La de David Ziman me parece francamente floja, aunque resulta difícil determinar si es voluntad del maestro neoyorquino ofrecer una interpretación distendida, sin conflictos, antes atenta a la belleza sonora que a las tensiones internas de la música, o simplemente es que su batuta resulta incapaz de inyectar electricidad, vida y sentido de los contrastes a esta página. Lo cierto es que, ya desde el principio, se aprecian una flacidez y un deslavazamiento en la arquitectura –las tensiones no se acumulan hacia los clímax: simplemente se incrementa el nivel de decibelios– que provocan que la audición se haga cuesta arriba. Eso sí, no podemos regatear que la orquesta suena igual de bien que siempre –formidables los solistas– y que la batuta se esfuerza por aclarar las texturas y ofrecer claridad, si bien ésta no sea la máxima posible en la primera fuga del segundo movimiento.

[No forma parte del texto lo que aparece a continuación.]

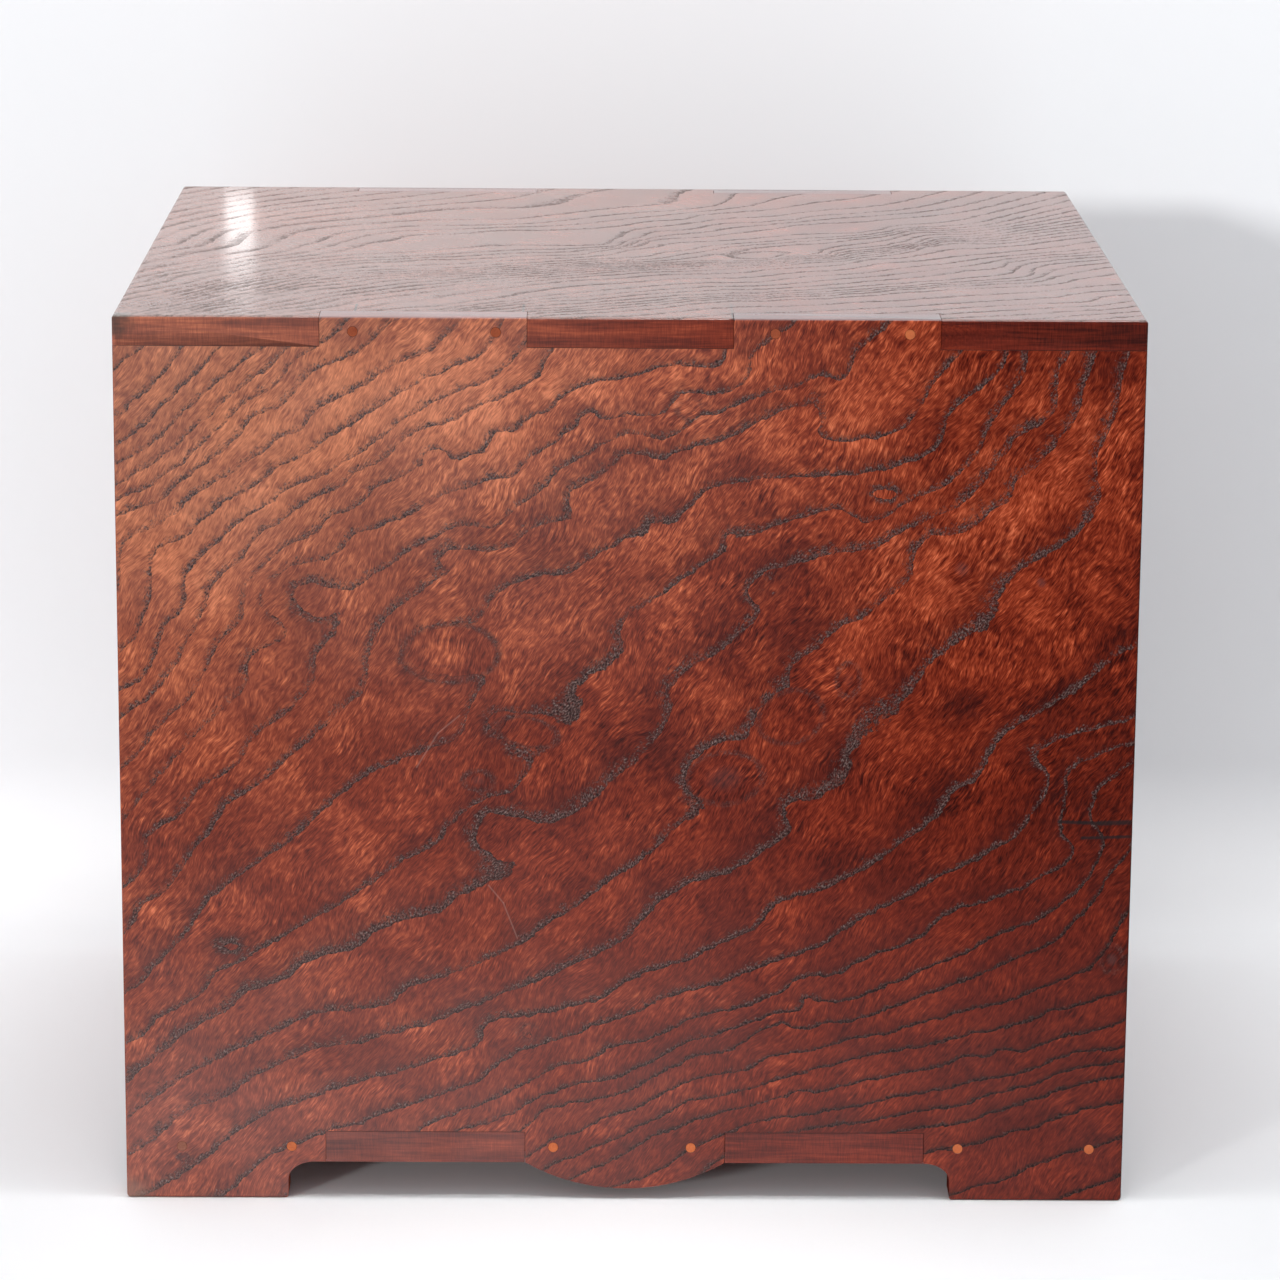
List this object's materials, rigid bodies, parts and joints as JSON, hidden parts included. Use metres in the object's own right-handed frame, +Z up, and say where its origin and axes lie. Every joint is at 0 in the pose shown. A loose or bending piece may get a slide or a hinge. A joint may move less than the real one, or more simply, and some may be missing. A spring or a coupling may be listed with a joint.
{
  "type": "small chest of drawers",
  "caption": "Small wooden chest with finger-jointed boards locked by pegs, cut-out feet, two small drawers over two wide ones, and ring pulls.",
  "frame": {"origin": "on the surface that the chest stands on, under the middle of its bounding box, pulls included", "axes": "+Z up, -Y towards the drawer fronts, +X towards the chest's right side, which the picture shows"},
  "size_m": [0.261, 0.309, 0.272],
  "materials": {
    "case_wood": "figured red-brown zelkova under clear glossy lacquer",
    "inner_wood": "stained wood, satin",
    "drawer_wood": "plain pale wood, unlacquered",
    "peg_wood": "orange-brown pegs cut flush, under the case's lacquer",
    "pull_metal": "dark aged brass"
  },
  "bodies": {
    "case": {"top_board": "case_wood", "bottom_board": "inner_wood", "right_side_board": "case_wood", "left_side_board": "case_wood", "back_board": "inner_wood", "upper_shelf": "inner_wood", "lower_shelf": "inner_wood", "drawer_divider": "inner_wood", "right_top_peg_1": "peg_wood", "right_top_peg_2": "peg_wood", "right_top_peg_3": "peg_wood", "right_top_peg_4": "peg_wood", "right_bottom_peg_1": "peg_wood", "right_bottom_peg_2": "peg_wood", "right_bottom_peg_3": "peg_wood", "right_bottom_peg_4": "peg_wood", "right_bottom_peg_5": "peg_wood", "right_bottom_peg_6": "peg_wood", "left_top_peg_1": "peg_wood", "left_top_peg_2": "peg_wood", "left_top_peg_3": "peg_wood", "left_top_peg_4": "peg_wood", "left_bottom_peg_1": "peg_wood", "left_bottom_peg_2": "peg_wood", "left_bottom_peg_3": "peg_wood", "left_bottom_peg_4": "peg_wood", "left_bottom_peg_5": "peg_wood", "left_bottom_peg_6": "peg_wood"},
    "left_drawer": {"left_drawer_front": "case_wood", "left_drawer_right_side": "drawer_wood", "left_drawer_left_side": "drawer_wood", "left_drawer_back": "drawer_wood", "left_drawer_bottom": "drawer_wood", "left_drawer_pull_plate": "pull_metal", "left_drawer_eye_pin": "pull_metal"},
    "left_ring": {"left_drawer_pull_ring": "pull_metal"},
    "right_drawer": {"right_drawer_front": "case_wood", "right_drawer_right_side": "drawer_wood", "right_drawer_left_side": "drawer_wood", "right_drawer_back": "drawer_wood", "right_drawer_bottom": "drawer_wood", "right_drawer_pull_plate": "pull_metal", "right_drawer_eye_pin": "pull_metal"},
    "right_ring": {"right_drawer_pull_ring": "pull_metal"},
    "middle_drawer": {"middle_drawer_front": "case_wood", "middle_drawer_right_side": "drawer_wood", "middle_drawer_left_side": "drawer_wood", "middle_drawer_back": "drawer_wood", "middle_drawer_bottom": "drawer_wood", "middle_drawer_pull_plate": "pull_metal", "middle_drawer_eye_pin": "pull_metal"},
    "middle_ring": {"middle_drawer_pull_ring": "pull_metal"},
    "lower_drawer": {"lower_drawer_front": "case_wood", "lower_drawer_right_side": "drawer_wood", "lower_drawer_left_side": "drawer_wood", "lower_drawer_back": "drawer_wood", "lower_drawer_bottom": "drawer_wood", "lower_drawer_pull_plate": "pull_metal", "lower_drawer_eye_pin": "pull_metal"},
    "lower_ring": {"lower_drawer_pull_ring": "pull_metal"}
  },
  "joints": [
    {"name": "left_drawer_slide", "type": "slide", "parent": "case", "child": "left_drawer", "axis": [0, -1, 0], "range_m": [0, 0.24]},
    {"name": "left_ring_swing", "type": "hinge", "parent": "left_drawer", "child": "left_ring", "pos_m": [-0.06187, -0.1514, 0.234], "axis": [-1, 0, 0], "range_deg": [-7, 170]},
    {"name": "right_drawer_slide", "type": "slide", "parent": "case", "child": "right_drawer", "axis": [0, -1, 0], "range_m": [0, 0.24]},
    {"name": "right_ring_swing", "type": "hinge", "parent": "right_drawer", "child": "right_ring", "pos_m": [0.06187, -0.1514, 0.234], "axis": [-1, 0, 0], "range_deg": [-7, 170]},
    {"name": "middle_drawer_slide", "type": "slide", "parent": "case", "child": "middle_drawer", "axis": [0, -1, 0], "range_m": [0, 0.24]},
    {"name": "middle_ring_swing", "type": "hinge", "parent": "middle_drawer", "child": "middle_ring", "pos_m": [0, -0.1514, 0.161], "axis": [-1, 0, 0], "range_deg": [-7, 170]},
    {"name": "lower_drawer_slide", "type": "slide", "parent": "case", "child": "lower_drawer", "axis": [0, -1, 0], "range_m": [0, 0.24]},
    {"name": "lower_ring_swing", "type": "hinge", "parent": "lower_drawer", "child": "lower_ring", "pos_m": [0, -0.1514, 0.0691], "axis": [-1, 0, 0], "range_deg": [-7, 170]}
  ]
}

La de Blomstedt esto es otro mundo. Aquí hay vida, color, variedad anímica y, sobre todo, mucha intensidad expresiva. El fraseo es cálido, rico en matices, certero en la incisividad de las intervenciones solistas, elocuente y humanístico en su lirismo, dramático a más no poder cuando debe aun sin necesidad de ofrecer una lectura expresionista ni desgarrada. A destacar la tremenda acumulación de tensiones en el gran clímax del primer movimiento (¡qué diferencia con Zinman!) o la grandeza abrumadora, por completo ajena a la retórica, que adquiere el final en manos del muy veterano maestro. La orquesta suena aquí con una rusticidad muy adecuada, y los solistas parecen bastante más motivados.
A destacar también que la filmación de 2013 es muy superior a la de Zinman, particularmente en vivacidad cromática, lo que nos habla de cómo ha ido mejorando la calidad técnica de las retransmisiones de la Digital Concert Hall. Lo dicho, una comparación reveladora.